GLGR: Question-aware Global-to-Local Graph Reasoning for Multi-party Dialogue Reading Comprehension
Yanling Li | Bowei Zou | Yifan Fan | Xibo Li | Ai Ti Aw | Yu Hong
Findings of the Association for Computational Linguistics: EMNLP 2023
Yanling Li | Bowei Zou | Yifan Fan | Xibo Li | Ai Ti Aw | Yu Hong
Findings of the Association for Computational Linguistics: EMNLP 2023
Graph reasoning contributes to the integration of discretely-distributed attentive information (clues) for Multi-party Dialogue Reading Comprehension (MDRC). This is attributed primarily to multi-hop reasoning over global conversational structures.
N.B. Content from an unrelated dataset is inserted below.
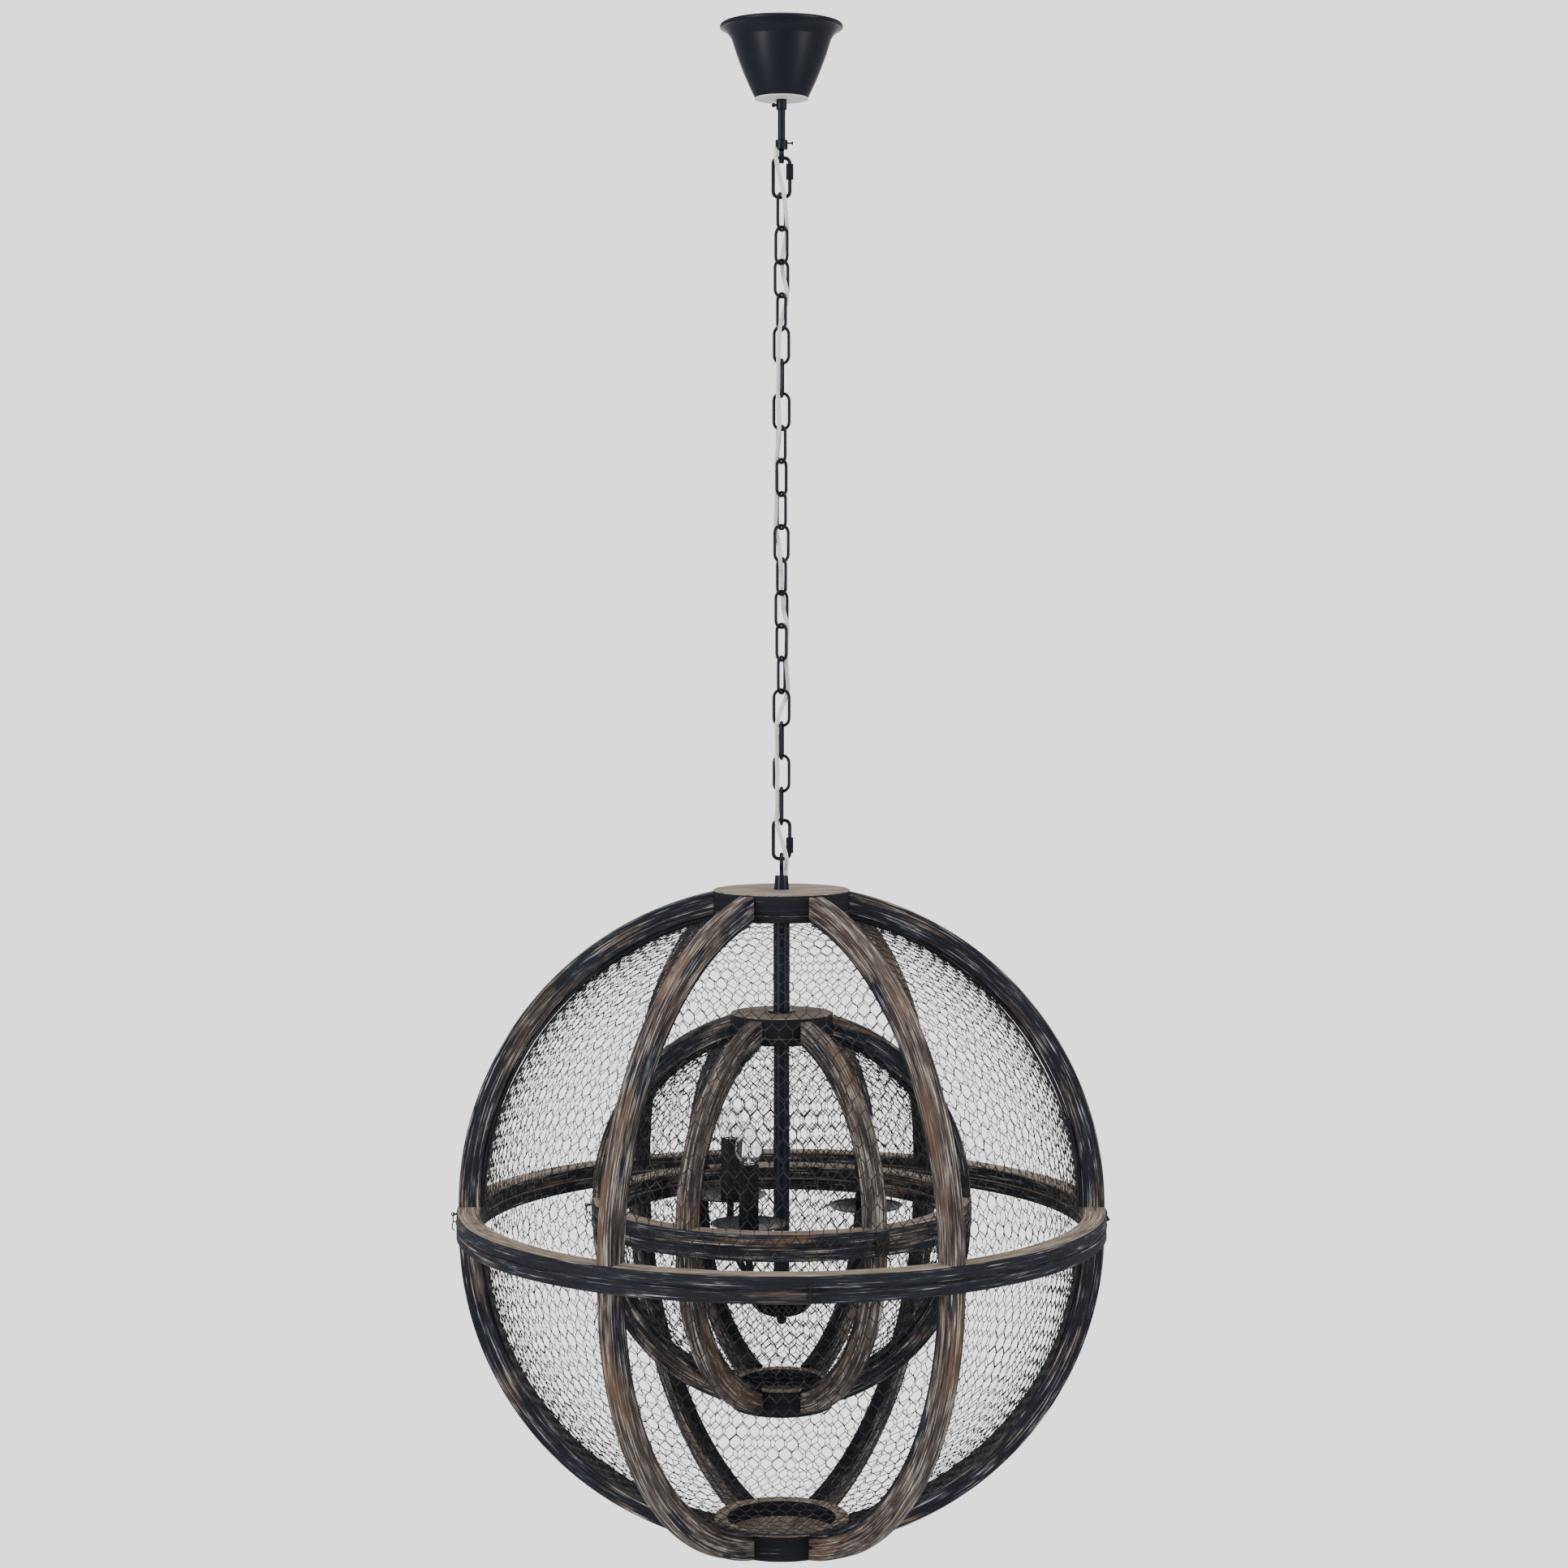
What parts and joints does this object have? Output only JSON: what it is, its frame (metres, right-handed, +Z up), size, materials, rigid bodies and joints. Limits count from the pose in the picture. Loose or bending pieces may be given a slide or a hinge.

However, existing approaches barely apply questions for anti-noise graph reasoning. More seriously, the local semantic structures in utterances are neglected, although they are beneficial for bridging across semantically-related clues. In this paper, we propose a question-aware global-to-local graph reasoning approach. It expands the canonical Interlocutor-Utterance graph by introducing a question node, enabling comprehensive global graph reasoning. More importantly, it constructs a semantic-role graph for each utterance, and accordingly performs local graph reasoning conditioned on the semantic relations. We design a two-stage encoder network to implement the progressive reasoning from the global graph to local. The experiments on the benchmark datasets Molweni and FriendsQA show that our approach yields significant improvements, compared to BERT and ELECTRA baselines. It achieves 73.6% and 77.2% F1-scores on Molweni and FriendsQA, respectively, outperforming state-of-the-art methods that employ different pretrained language models as backbones.